Just a month later, on January 28th, 2015, my brother passed away. He was only 35. He had a congenital heart condition but it never really affected him and he was extremely healthy.
That January he had open heart surgery to fix the problem with his heart. The surgery seemed to have been successful. He was recovering really well. He had gone home from the hospital and we thought he was going to be fine, better than fine actually. He was doing great and in no time he would probably feel better than he ever had. Or so we thought.
A few nights after being home from the hospital he suddenly and unexpectedly passed away. That last day he had felt so good and even said, “I am just so happy.” He had a life and family he loved.
The pain and grief at such a loss has been deep and indescribable. I always looked up to his strength not only of body but of will. He was strong and I couldn’t believe he was gone.
I was also cut down to the deepest part of myself at what he left behind.
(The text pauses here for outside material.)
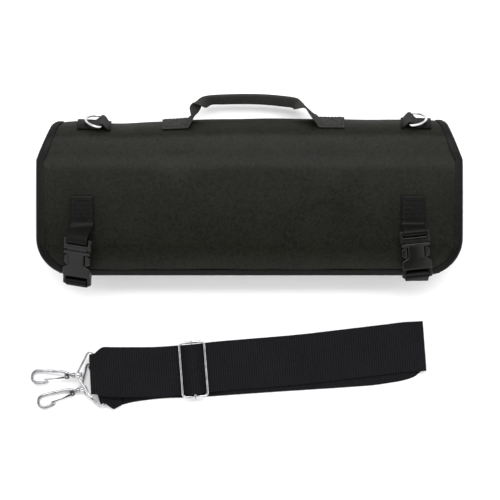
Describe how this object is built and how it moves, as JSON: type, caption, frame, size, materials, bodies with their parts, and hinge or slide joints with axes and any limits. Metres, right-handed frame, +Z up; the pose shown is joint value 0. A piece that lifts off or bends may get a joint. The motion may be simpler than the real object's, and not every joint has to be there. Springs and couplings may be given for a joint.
{
  "type": "knife roll",
  "caption": "Padded chef's knife roll, closed and lying on its back: wide over-flap held by side-release buckles, webbing carry handle, D-rings and an unclipped shoulder strap.",
  "frame": {"origin": "under the middle of the roll, on the face that it rests on", "axes": "+X along the roll, to the right seen from above; +Y towards the spine and carry handle; +Z up"},
  "size_m": [0.4366, 0.317, 0.0702],
  "materials": {
    "cover_cloth": "fine plain weave, charcoal",
    "binding_tape": "ribbed tape",
    "webbing": "woven, dull",
    "strap_webbing": "ribbed, dull",
    "buckle_plastic": "satin",
    "hardware": "polished"
  },
  "bodies": {
    "roll": {"roll_panel": "cover_cloth", "edge_binding": "binding_tape", "carry_handle": "webbing", "buckle_upper_strap_left": "webbing", "buckle_upper_strap_right": "webbing", "buckle_lower_strap_left": "webbing", "buckle_lower_strap_right": "webbing", "dring_tab_left": "webbing", "dring_tab_right": "webbing", "shoulder_webbing": "strap_webbing", "buckle_plug_left": "buckle_plastic", "buckle_plug_right": "buckle_plastic", "buckle_socket_left": "buckle_plastic", "buckle_socket_right": "buckle_plastic", "strap_slider": "hardware", "hook_ring_a": "hardware", "hook_ring_b": "hardware"},
    "dring_left": {"dring_left": "hardware"},
    "dring_right": {"dring_right": "hardware"},
    "hook_a": {"hook_a": "hardware"},
    "hook_b": {"hook_b": "hardware"},
    "gate_a": {"gate_a": "hardware"},
    "gate_b": {"gate_b": "hardware"}
  },
  "joints": [
    {"name": "dring_left_swing", "type": "hinge", "parent": "roll", "child": "dring_left", "pos_m": [-0.14818, 0.07607, 0.03322], "axis": [0.0656, 0.4417, -0.8947], "range_deg": [0, 150]},
    {"name": "dring_right_swing", "type": "hinge", "parent": "roll", "child": "dring_right", "pos_m": [0.16105, 0.07853, 0.03305], "axis": [0.004, -0.4845, 0.8748], "range_deg": [0, 150]},
    {"name": "hook_a_swivel", "type": "hinge", "parent": "roll", "child": "hook_a", "pos_m": [-0.17435, -0.17925, 0.00841], "axis": [-0.9902, -0.0502, -0.1305], "continuous": true},
    {"name": "hook_b_swivel", "type": "hinge", "parent": "roll", "child": "hook_b", "pos_m": [-0.16971, -0.19378, 0.00316], "axis": [-0.9508, -0.3089, -0.0209], "continuous": true},
    {"name": "gate_a_hinge", "type": "hinge", "parent": "hook_a", "child": "gate_a", "pos_m": [-0.18516, -0.1814, 0.00698], "axis": [0.1304, 0.0066, -0.9914], "range_deg": [0, 15], "stiffness_Nm_per_rad": 0.03, "springref_deg": -8.59},
    {"name": "gate_b_hinge", "type": "hinge", "parent": "hook_b", "child": "gate_b", "pos_m": [-0.17968, -0.1987, 0.00294], "axis": [0.0199, 0.0065, -0.9998], "range_deg": [0, 15], "stiffness_Nm_per_rad": 0.03, "springref_deg": -8.59}
  ]
}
For a couple years prior to his passing I had feared, deeply feared, that I would die and leave behind my little children that might never remember me. I kept telling myself it was an illogical fear but it was what I feared most. It kept me up at night and tortured me. And now here is my dear brother fulfilling my deepest fears. And the pain of it crushed me.
He left behind three little girls, the youngest was 10 months old. I couldn’t accept that his little girls might not remember their truly wonderful father, the fear I still held in my heart for myself. It brought shame, guilt, and sadness beyond description.
As a family we sought out to gather memories so that through them, his girls could know their father. We started off by having everyone email their memories but some would go to my sister-in-law, some to my mom, and some to other family members. We discovered that these memories brought comfort to us as well and a way to mourn his passing.
Upon hearing stories of him I’d never heard before I felt closer to him like we were back together again sharing stories of times past. It brought it’s own pain and comfort and only later did I realize it also brought healing.
We naturally each wanted to hear them all and usually hearing them once wasn’t enough. It became laborous just to hear the memories and keep track of who had which ones. That’s when we knew we needed something better. So in a process that was grief stricken and love filled, I created a website where our friends and family could share their memories.
Those memories became the thing I held on to when I felt like I had nothing to keep me afloat. I yearned for more and more of them to be shared and when they were, I would read them over and over. Only later did I discover that others in my family felt the same way, checking back almost hourly to see if anyone had shared a new memory.
Sometimes the memories brought tears, other times laughter, and always they brought my brother back into my heart where I needed him to be.
I didn’t ever want to forget him or any of his time on this earth. The memories helped ease a fear I didn’t even realize I held: the fear that he would slowly fade away. These memories from dear friends and family were a safety boat in the storm that is grief.
The greatest gift someone could have given us was not flowers or anything of that nature. It was their memories of my brother. Something only they could give. It was beautiful and healing and uniquely theirs to give - no one else could share them in the way they could. Sometimes the memory was only between them and my brother. It made me want to reach out and hug them and tell them from the depths of my heart thank you, thank you.
I don’t know when I knew I had to give this to others who have also lost their loved ones. It took me time and when I came to the realization that it was what I felt called to do, I knew I had to do it right. I couldn’t cut any corners and I had to do the best work I had ever done. I wouldn’t settle for anything less. Through this work I have been able to find comfort through my grief.
The process has been an act of love and loss and hope and, ultimately, in memory of my brother. I love and miss you so much, Brig.